| EXERCISE OBJECTIVE |
The data below is to be returned in full and exactly.

| DATA SHOWN |
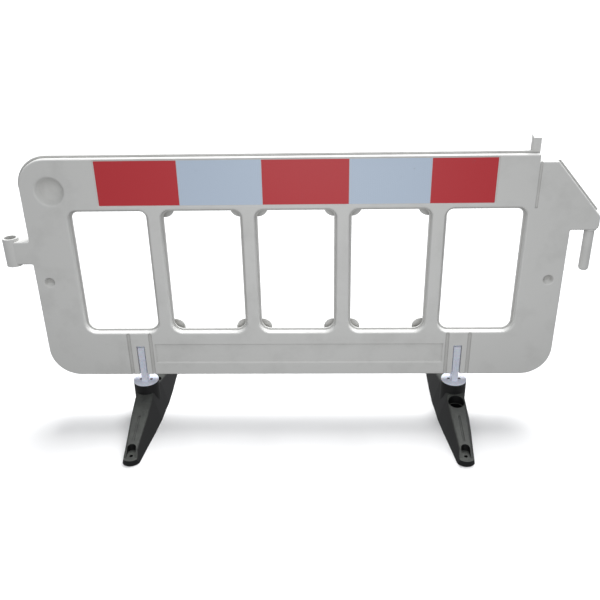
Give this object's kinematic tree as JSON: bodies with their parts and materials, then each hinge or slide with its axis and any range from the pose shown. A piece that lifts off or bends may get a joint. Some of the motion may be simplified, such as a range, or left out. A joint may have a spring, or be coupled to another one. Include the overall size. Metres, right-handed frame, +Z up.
{
  "type": "traffic barrier",
  "caption": "Free-standing hollow plastic barrier panel with windows, reflective band, link ring and link pin at its ends, and swivelling feet that fold flat.",
  "frame": {"origin": "on the ground, under the middle of the panel and in its mid-plane", "axes": "+X along the panel from the link ring to the link pin, +Y from the front face to the back face, +Z up"},
  "size_m": [2.0505, 0.6807, 1.063],
  "materials": {
    "panel_white": "satin blow-moulded polyethylene, white",
    "film_red": "engineer-grade reflective film, red",
    "film_white": "engineer-grade reflective film, bluish white",
    "clip_nylon": "moulded nylon, pale blue-grey",
    "retainer_nylon": "moulded nylon, pale blue-grey",
    "fastener_steel": "zinc-plated steel, dulled",
    "foot_rubber": "moulded recycled rubber, black"
  },
  "bodies": {
    "panel": {"panel_shell": "panel_white", "reflector_front_1_red": "film_red", "reflector_front_2_white": "film_white", "reflector_front_3_red": "film_red", "reflector_front_4_white": "film_white", "reflector_front_5_red": "film_red", "reflector_back_1_red": "film_red", "reflector_back_2_white": "film_white", "reflector_back_3_red": "film_red", "reflector_back_4_white": "film_white", "reflector_back_5_red": "film_red", "foot_clip_left": "clip_nylon", "foot_retainer_left": "retainer_nylon", "clip_screws_left": "fastener_steel", "clip_nuts_left": "fastener_steel", "foot_clip_right": "clip_nylon", "foot_retainer_right": "retainer_nylon", "clip_screws_right": "fastener_steel", "clip_nuts_right": "fastener_steel"},
    "foot_left": {"foot_left": "foot_rubber"},
    "foot_right": {"foot_right": "foot_rubber"}
  },
  "joints": [
    {"name": "foot_left_swivel", "type": "hinge", "parent": "panel", "child": "foot_left", "pos_m": [-0.585, 0, 0.11], "axis": [0, 0, 1], "range_deg": [-90, 90]},
    {"name": "foot_right_swivel", "type": "hinge", "parent": "panel", "child": "foot_right", "pos_m": [0.585, 0, 0.11], "axis": [0, 0, 1], "range_deg": [-90, 90]}
  ]
}
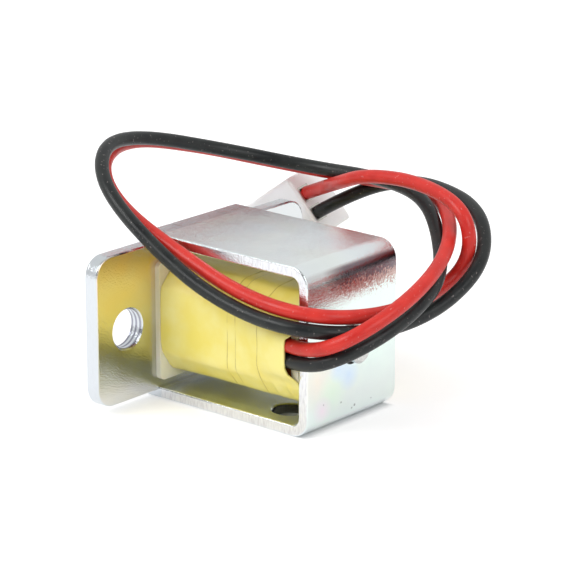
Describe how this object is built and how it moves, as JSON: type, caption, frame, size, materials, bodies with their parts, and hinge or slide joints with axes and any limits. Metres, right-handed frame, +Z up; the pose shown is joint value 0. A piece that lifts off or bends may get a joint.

| IN RESPONSE |
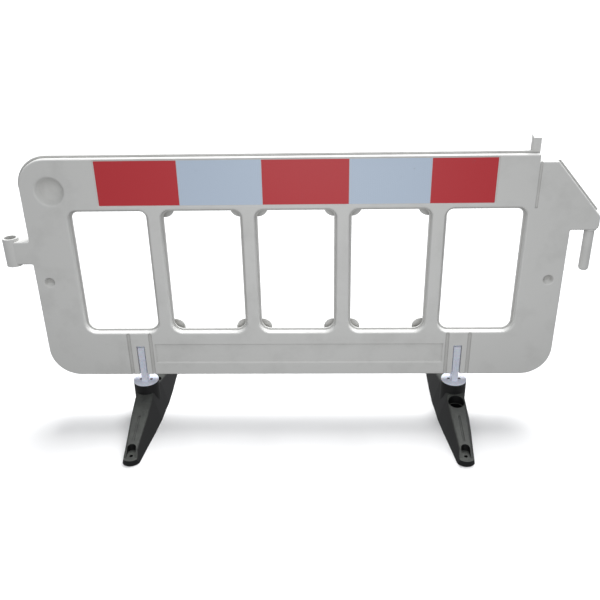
Give this object's kinematic tree as JSON: bodies with their parts and materials, then each hinge or slide with its axis and any range from the pose shown. A piece that lifts off or bends may get a joint. Some of the motion may be simplified, such as a range, or left out. A joint may have a spring, or be coupled to another one. Include the overall size. Metres, right-handed frame, +Z up.
{
  "type": "traffic barrier",
  "caption": "Free-standing hollow plastic barrier panel with windows, reflective band, link ring and link pin at its ends, and swivelling feet that fold flat.",
  "frame": {"origin": "on the ground, under the middle of the panel and in its mid-plane", "axes": "+X along the panel from the link ring to the link pin, +Y from the front face to the back face, +Z up"},
  "size_m": [2.0505, 0.6807, 1.063],
  "materials": {
    "panel_white": "satin blow-moulded polyethylene, white",
    "film_red": "engineer-grade reflective film, red",
    "film_white": "engineer-grade reflective film, bluish white",
    "clip_nylon": "moulded nylon, pale blue-grey",
    "retainer_nylon": "moulded nylon, pale blue-grey",
    "fastener_steel": "zinc-plated steel, dulled",
    "foot_rubber": "moulded recycled rubber, black"
  },
  "bodies": {
    "panel": {"panel_shell": "panel_white", "reflector_front_1_red": "film_red", "reflector_front_2_white": "film_white", "reflector_front_3_red": "film_red", "reflector_front_4_white": "film_white", "reflector_front_5_red": "film_red", "reflector_back_1_red": "film_red", "reflector_back_2_white": "film_white", "reflector_back_3_red": "film_red", "reflector_back_4_white": "film_white", "reflector_back_5_red": "film_red", "foot_clip_left": "clip_nylon", "foot_retainer_left": "retainer_nylon", "clip_screws_left": "fastener_steel", "clip_nuts_left": "fastener_steel", "foot_clip_right": "clip_nylon", "foot_retainer_right": "retainer_nylon", "clip_screws_right": "fastener_steel", "clip_nuts_right": "fastener_steel"},
    "foot_left": {"foot_left": "foot_rubber"},
    "foot_right": {"foot_right": "foot_rubber"}
  },
  "joints": [
    {"name": "foot_left_swivel", "type": "hinge", "parent": "panel", "child": "foot_left", "pos_m": [-0.585, 0, 0.11], "axis": [0, 0, 1], "range_deg": [-90, 90]},
    {"name": "foot_right_swivel", "type": "hinge", "parent": "panel", "child": "foot_right", "pos_m": [0.585, 0, 0.11], "axis": [0, 0, 1], "range_deg": [-90, 90]}
  ]
}
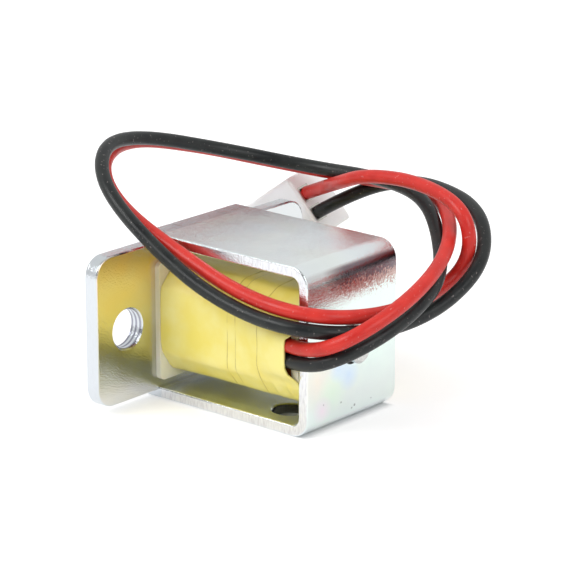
Describe how this object is built and how it moves, as JSON: type, caption, frame, size, materials, bodies with their parts, and hinge or slide joints with axes and any limits. Metres, right-handed frame, +Z up; the pose shown is joint value 0. A piece that lifts off or bends may get a joint.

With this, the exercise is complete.